Never be afraid to crash: Walker
Olympic BMX silver medallist Sarah Walker believes you should never be afraid to crash.
The guest speaker at last night's Nelson Sports Awards said the message applied quite literally to her sport but extended to all aspects of life.
It applied to everyone, not just sports people, or just BMX riders," said Walker. "It is not being afraid to fail."
The event held at Annesbrook Church was a chance for all finalists - Nelson's top athletes, coaches and administrators - to be celebrated in front of their peers. Lawn bowls gathered a golden kitty. The sport picked up five awards with Jo Edwards named the supreme Sportsperson of the Year.
Walker, 25, spoke of what it takes to get to the elite level, where many of the finalists are operating. She spoke of four pillars she uses to guide her sporting endeavours; setting goals, believing in yourself, not being afraid to fail, and being proud of yourself no matter what the result.
Walker said one of the most important but hardest things to confront, in any situation, is to do your absolute best and to find your best not good enough.
"That can be really hard to deal with. But understanding that is a possibility allows you to then go to that place where you can give it your absolute best.
"If you are too afraid to crash then you won't quite make it."
Walker has learned that lesson the hard way. She has crashed and she has failed. Her goal at the 2012 London Olympic Games was to bring home gold for New Zealand. Three months out from competition she crashed, hard.

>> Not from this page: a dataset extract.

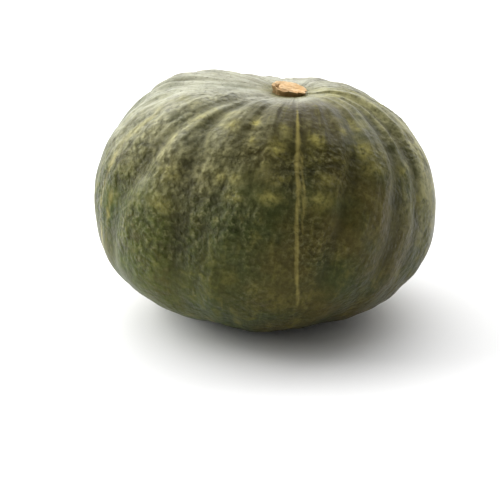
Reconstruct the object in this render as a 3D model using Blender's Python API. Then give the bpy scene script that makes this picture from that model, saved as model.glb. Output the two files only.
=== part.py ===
"""A whole dark-green winter squash (kabocha type) with a short cut stem, at real size in metres.

The fruit is a flattened globe with nine main ribs.  It stands on a small flat spot at z = 0, with its front
towards -Y and its stem up.  The stem sits in a shallow dimple, a little to the right of the middle.
"""
import math

import bpy
from mathutils import Vector

# Overall fruit
FRUIT_RADIUS = 0.0915        # half the width at the widest level
UPPER_HEIGHT = 0.0726        # widest level to the top of the globe, before the dimple is pressed in
LOWER_HEIGHT = 0.0620        # widest level to the bottom of the globe, before the flat is made
UPPER_FULLNESS = 2.14        # 2 is a plain ellipse, more is squarer in the shoulder
LOWER_FULLNESS = 2.40
FLAT_CUT = 0.0018            # thickness missing at the bottom, where the fruit rests
LEAN = 0.070                 # fall of the shoulders per metre towards +X

# Dimple and seat for the stem
STEM_OFFSET = 0.0118         # the stem stands this far to the right of the middle
STEM_REACH = 0.0330          # distance over which the shoulders are drawn over with it
DIMPLE_DEPTH = 0.0135
DIMPLE_REACH = 0.0455
PIT_DEPTH = 0.0030           # steeper hollow right round the stem
PIT_REACH = 0.0160
SEAT_RADIUS = 0.0125         # level bottom of the pit, which carries the stem

# Blossom end, in the middle of the flat
BLOSSOM_DEPTH = 0.0036
BLOSSOM_REACH = 0.0085

# Grooves between the ribs: direction in degrees from the front where the fruit is widest (positive to the
# right), depth in metres, and the degrees that the groove winds round on its way up to the stem
MAIN_GROOVES = (
    (-99, 0.0059, 6), (-31, 0.0060, 4), (5, 0.0026, 12), (44, 0.0058, 32), (90, 0.0052, 22),
    (127, 0.0085, 14), (164, 0.0040, 10), (201, 0.0050, 10), (240, 0.0031, 14),
)
MINOR_GROOVES = (
    (-58, 0.0028, 24), (-21, 0.0022, 14), (-9, 0.0015, 9), (20, 0.0028, 34), (58, 0.0034, 28),
    (66, 0.0016, 32), (77, 0.0014, 28), (108, 0.0020, 18), (146, 0.0020, 12), (183, 0.0016, 10),
    (221, 0.0020, 12),
)
GROOVE_SPREAD = 13.0         # degrees, the wide valley between two ribs
CREASE_SPREAD = 5.0          # degrees, the narrow bottom of a main groove and the minor grooves
CREASE_SHARE = 0.4           # part of a main groove's depth that the crease makes
VALLEY_SKEW = 2.0            # degrees by which the valley lies to the right of its crease
BACK_HOLLOW = (183, 0.0080, 24.0)   # a broad sag behind the stem: direction, depth, spread in degrees
STEM_SMOOTHING = 0.80        # share of their depth that the grooves lose at the stem
SMOOTH_REACH = 0.042
RIB_LIFT = 0.90              # share of a groove's inset that also lowers the rind

# Stem stub
GAP = 0.0003                 # clearance between the stem and its seat
STEM_HEIGHT = 0.0042
STEM_RADIUS_X = 0.0088
STEM_RADIUS_Y = 0.0076
STEM_SQUARENESS = 6.0        # 2 is an egg, more is closer to a plain plug with a small rounding
STEM_FLARE = 0.10            # the foot is this share wider than the cut end
STEM_RIDGES = 5
STEM_RIDGE_DEPTH = 0.035     # share of the radius
STEM_SLOPE = Vector((-0.22, 0.20))   # the cut end rises this much per metre towards +X and +Y
STEM_DISH = 0.0008           # the cut end is dished by this much
STEM_FOOT_SHARE = 0.03       # share of the height levelled off to make the foot flat

# Mesh fineness
BODY_SEGMENTS = 96
BODY_RINGS = 38
RING_CROWDING = 0.27         # draws the rings towards the dimple and the blossom end
STEM_SEGMENTS = 40
STEM_RINGS = 18
SHARP_ANGLE = math.radians(50.0)


def clear_scene():
    for item in list(bpy.data.objects):
        bpy.data.objects.remove(item, do_unlink=True)


def plain_material(name, colour, roughness):
    """A non-metallic Principled material."""
    made = bpy.data.materials.new(name)
    made.use_nodes = True
    shader = made.node_tree.nodes["Principled BSDF"]
    shader.inputs["Base Color"].default_value = (*colour, 1.0)
    shader.inputs["Roughness"].default_value = roughness
    shader.inputs["Metallic"].default_value = 0.0
    return made


def bell(distance, reach):
    """1 in the middle, falling smoothly to nothing at about twice the reach."""
    return math.exp(-(distance / reach) ** 2)


def turn_between(a, b):
    """Difference of two directions in degrees, from -180 to 180."""
    return (a - b + 180.0) % 360.0 - 180.0


def winding(rise):
    """Share of its winding that a groove has reached: 1 at the stem, 0 where the fruit is widest."""
    return (math.exp(rise) - 1.0) / (math.e - 1.0)


def groove_depth(direction, rise):
    """How far the grooves draw the rind in, in metres, at a direction in degrees."""
    depth = 0.0
    for centre, size, wind in MAIN_GROOVES:
        off = turn_between(direction, centre + wind * winding(rise))
        depth += size * (1.0 - CREASE_SHARE) * bell(off - VALLEY_SKEW, GROOVE_SPREAD)
        depth += size * CREASE_SHARE * bell(off, CREASE_SPREAD)
    for centre, size, wind in MINOR_GROOVES:
        depth += size * bell(turn_between(direction, centre + wind * winding(rise)), CREASE_SPREAD)
    centre, size, spread = BACK_HOLLOW
    return depth + size * bell(turn_between(direction, centre), spread)


def rib_strength(rise, radius):
    """Grooves are deepest on the shoulders and fade downwards and towards the stem."""
    strength = 0.78 + 0.50 * rise - 0.20 * rise * rise
    if rise < 0.0:
        return strength
    return strength * (1.0 - STEM_SMOOTHING * bell(radius, SMOOTH_REACH))


def seat_level():
    """Height of the pit's level bottom above the widest level."""
    return UPPER_HEIGHT - DIMPLE_DEPTH - PIT_DEPTH


def ground_level():
    """Height of the flat that the fruit rests on, below the widest level."""
    return FLAT_CUT - LOWER_HEIGHT


def globe_profile(rise):
    """Radius and height of the smooth globe, with dimple and blossom end but without ribs."""
    upper = rise >= 0.0
    fullness = UPPER_FULLNESS if upper else LOWER_FULLNESS
    level = math.sqrt(max(0.0, 1.0 - rise * rise))
    radius = FRUIT_RADIUS * level ** (2.0 / fullness)
    climb = abs(rise) ** (2.0 / fullness)
    if upper:
        dimple = DIMPLE_DEPTH * bell(radius, DIMPLE_REACH) + PIT_DEPTH * bell(radius, PIT_REACH)
        return radius, UPPER_HEIGHT * climb - dimple
    return radius, BLOSSOM_DEPTH * bell(radius, BLOSSOM_REACH) - LOWER_HEIGHT * climb


def fruit_point(azimuth, rise):
    """One point of the rind, with the widest level at z = 0."""
    radius, z = globe_profile(rise)
    if rise > 0.0 and radius < SEAT_RADIUS:
        z = seat_level()
        lean = 0.0
    else:
        depth = groove_depth(math.degrees(azimuth), rise) * rib_strength(rise, radius)
        inset = depth / FRUIT_RADIUS
        radius *= 1.0 - inset
        z *= 1.0 - RIB_LIFT * inset
        lean = LEAN * radius * math.sin(azimuth) * math.sqrt(max(rise, 0.0))
    shift = STEM_OFFSET * bell(radius, STEM_REACH) if rise > 0.0 else 0.0
    x = radius * math.sin(azimuth) + shift
    y = -radius * math.cos(azimuth)
    return Vector((x, y, max(z - lean, ground_level())))


def crowd_rings(rise):
    """Move the rings of a globe closer together towards both ends, where the dimple and the scar are."""
    polar = math.acos(max(-1.0, min(1.0, rise)))
    return math.cos(polar - RING_CROWDING * math.sin(2.0 * polar))


def unit_globe(name, segments, rings):
    """A globe primitive of radius 1, as a named object."""
    bpy.ops.mesh.primitive_uv_sphere_add(segments=segments, ring_count=rings, radius=1.0)
    globe = bpy.context.object
    globe.name = name
    globe.data.name = name
    return globe


def build_fruit():
    """The grown fruit: globe, ribs, dimple with its seat, flat and blossom end."""
    fruit = unit_globe("fruit_body", BODY_SEGMENTS, BODY_RINGS)
    for vertex in fruit.data.vertices:
        azimuth = math.atan2(vertex.co.x, -vertex.co.y)
        vertex.co = fruit_point(azimuth, crowd_rings(vertex.co.z))
    return fruit


def stem_point(azimuth, rise):
    """One point of the stub, with its foot at z = 0 and its axis at x = y = 0."""
    level = math.sqrt(max(0.0, 1.0 - rise * rise)) ** (2.0 / STEM_SQUARENESS)
    climb = math.copysign(abs(rise) ** (2.0 / STEM_SQUARENESS), rise)
    share = max(0.5 + 0.5 * climb, STEM_FOOT_SHARE)
    ridge = STEM_RIDGE_DEPTH * math.cos(STEM_RIDGES * azimuth)
    spread = level * (1.0 + ridge + STEM_FLARE * (1.0 - share) ** 2)
    x = STEM_RADIUS_X * spread * math.sin(azimuth)
    y = -STEM_RADIUS_Y * spread * math.cos(azimuth)
    top = STEM_HEIGHT + STEM_SLOPE.dot(Vector((x, y))) - STEM_DISH * (1.0 - level * level)
    height = top * (share - STEM_FOOT_SHARE) / (1.0 - STEM_FOOT_SHARE)
    return Vector((x, y, height))


def build_stem():
    """The cut stub, standing just clear of the bottom of the pit."""
    stem = unit_globe("stem_stub", STEM_SEGMENTS, STEM_RINGS)
    foot = Vector((STEM_OFFSET, 0.0, seat_level() + GAP))
    for vertex in stem.data.vertices:
        azimuth = math.atan2(vertex.co.x, -vertex.co.y)
        vertex.co = foot + stem_point(azimuth, vertex.co.z)
    return stem


def stand_on_ground(objects, body):
    """Move everything so that the body's box is centred over the origin and its flat is at z = 0."""
    corners = [vertex.co for vertex in body.data.vertices]
    middle_x = (min(c.x for c in corners) + max(c.x for c in corners)) / 2.0
    middle_y = (min(c.y for c in corners) + max(c.y for c in corners)) / 2.0
    for item in objects:
        for vertex in item.data.vertices:
            vertex.co -= Vector((middle_x, middle_y, ground_level()))


def finish_piece(item, look, collection, parent):
    """Shade, colour, file and parent one finished piece."""
    item.data.shade_smooth()
    item.data.set_sharp_from_angle(angle=SHARP_ANGLE)
    item.data.materials.append(look)
    for old in list(item.users_collection):
        old.objects.unlink(item)
    collection.objects.link(item)
    item.parent = parent


def main():
    clear_scene()
    pumpkin = bpy.data.collections.new("pumpkin")
    bpy.context.scene.collection.children.link(pumpkin)
    root = bpy.data.objects.new("pumpkin_root", None)
    pumpkin.objects.link(root)
    fruit = build_fruit()
    stem = build_stem()
    stand_on_ground((fruit, stem), fruit)
    finish_piece(fruit, plain_material("green_rind", (0.085, 0.095, 0.055), 0.45), pumpkin, root)
    finish_piece(stem, plain_material("corky_stem", (0.52, 0.36, 0.20), 0.85), pumpkin, root)


main()
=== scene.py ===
# Looks of a whole dark-green kabocha pumpkin: the ribbed, pebbly rind and the corky cut stem.
# Metres, +Z up, front towards -Y.  Directions round the fruit are degrees from the front, positive to the
# right.  A level, or rise, is 1 at the stem, 0 where the fruit is widest and -1 at the blossom end.
import math

import bpy
import numpy as np
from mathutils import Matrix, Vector


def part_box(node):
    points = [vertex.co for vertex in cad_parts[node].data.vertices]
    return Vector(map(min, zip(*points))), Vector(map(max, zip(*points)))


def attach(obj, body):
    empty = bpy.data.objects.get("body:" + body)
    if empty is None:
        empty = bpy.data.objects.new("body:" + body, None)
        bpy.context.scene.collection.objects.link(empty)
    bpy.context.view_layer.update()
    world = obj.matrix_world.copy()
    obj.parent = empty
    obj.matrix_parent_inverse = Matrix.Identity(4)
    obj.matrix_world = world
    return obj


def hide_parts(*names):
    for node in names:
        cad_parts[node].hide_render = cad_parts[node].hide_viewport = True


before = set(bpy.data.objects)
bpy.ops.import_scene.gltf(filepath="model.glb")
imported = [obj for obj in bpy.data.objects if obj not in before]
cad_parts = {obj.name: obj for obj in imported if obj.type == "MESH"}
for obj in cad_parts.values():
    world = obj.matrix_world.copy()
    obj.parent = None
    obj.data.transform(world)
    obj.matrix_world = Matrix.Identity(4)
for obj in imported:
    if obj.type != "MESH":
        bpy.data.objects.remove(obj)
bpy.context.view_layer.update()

MM = 0.001

# --- The fruit's driving sizes, as in the CAD model -----------------------------------------------------
FRUIT_RADIUS = 91.5 * MM     # half the width at the widest level
UPPER_HEIGHT = 72.6 * MM     # widest level to the top of the globe, before the dimple is pressed in
LOWER_HEIGHT = 62.0 * MM     # widest level to the bottom of the globe, before the flat is made
UPPER_FULLNESS = 2.14        # 2 is a plain ellipse, more is squarer in the shoulder
LOWER_FULLNESS = 2.40
FLAT_CUT = 1.8 * MM          # thickness missing at the bottom, where the fruit rests
LEAN = 0.070                 # fall of the shoulders per metre towards +X
STEM_OFFSET = 11.8 * MM      # the stem stands this far to the right of the middle
STEM_REACH = 33.0 * MM       # distance over which the shoulders are drawn over with it
DIMPLE_DEPTH = 13.5 * MM
DIMPLE_REACH = 45.5 * MM
PIT_DEPTH = 3.0 * MM         # steeper hollow right round the stem
PIT_REACH = 16.0 * MM
BLOSSOM_DEPTH = 3.6 * MM
BLOSSOM_REACH = 8.5 * MM
RIB_LIFT = 0.90              # share of a groove's inset that also lowers the rind
GROOVE_SPREAD = 13.0         # degrees, the wide valley between two ribs
CREASE_SPREAD = 5.0          # degrees, the narrow bottom of a main groove and the minor grooves
CREASE_SHARE = 0.4           # part of a main groove's depth that the crease makes
VALLEY_SKEW = 2.0            # degrees by which the valley lies to the right of its crease
# Grooves: direction where the fruit is widest, depth in millimetres, and degrees wound round up to the stem
MAIN_GROOVES = (
    (-99, 5.9, 6), (-31, 6.0, 4), (5, 2.6, 12), (44, 5.8, 32), (90, 5.2, 22),
    (127, 8.5, 14), (164, 4.0, 10), (201, 5.0, 10), (240, 3.1, 14),
)
MINOR_GROOVES = (
    (-58, 2.8, 24), (-21, 2.2, 14), (-9, 1.5, 9), (20, 2.8, 34), (58, 3.4, 28), (66, 1.6, 32),
    (77, 1.4, 28), (108, 2.0, 18), (146, 2.0, 12), (183, 1.6, 10), (221, 2.0, 12),
)
# A broad sag behind the stem: direction, depth in millimetres, spread in degrees
BACK_HOLLOW = (183, 8.0, 24.0)
STEM_SMOOTHING = 0.80        # share of their depth that the grooves lose at the stem
SMOOTH_REACH = 42.0 * MM

# --- What the looks add to that shape -------------------------------------------------------------------
SEAT_EDGE = (6.0 * MM, 20.0 * MM)    # the grooves begin to lower the rind between these radii
GROOVE_WANDER = 0.8                  # degrees, the slow sideways wander of the grooves

# --- Fineness of the visible skin -----------------------------------------------------------------------
AROUND = 476
UP_AND_DOWN = 208
ROW_CROWDING = 0.12          # draws the rows towards the stem and the blossom end


# --- Small numeric helpers ------------------------------------------------------------------------------
def bell(distance, reach):
    """1 in the middle, falling smoothly to nothing at about twice the reach."""
    return np.exp(-(distance / reach) ** 2)


def turn_between(a, b):
    """Difference of two directions in degrees, from -180 to 180."""
    return (a - b + 180.0) % 360.0 - 180.0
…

"It was extremely painful and way too close to the Olympics," said Walker. She dislocated her shoulder and, for a time thought her Olympic dream may be over, with the injury possibly requiring surgery. Fortunately, Walker was given a reprieve but it came with a caveat: if she crashed again, her Olympics would be over.
"Every day I rode my bike I had a choice. I could take it easy, play it safe and make sure I got to the Olympics, or I could put it all on the line every day at training, risk crashing and get to the Olympics in the best shape." Walker's goal was to win the gold medal. She truly believed that if she put the work, the gold medal would be hers. She was not afraid to fail.
"I got a silver medal at the Olympics based on the fact I gave it my absolute best. I am proud of that fact.
"I know I gave it my best shot and silver was the best I could get. But the feeling of pride from giving your best is way stronger than the result itself."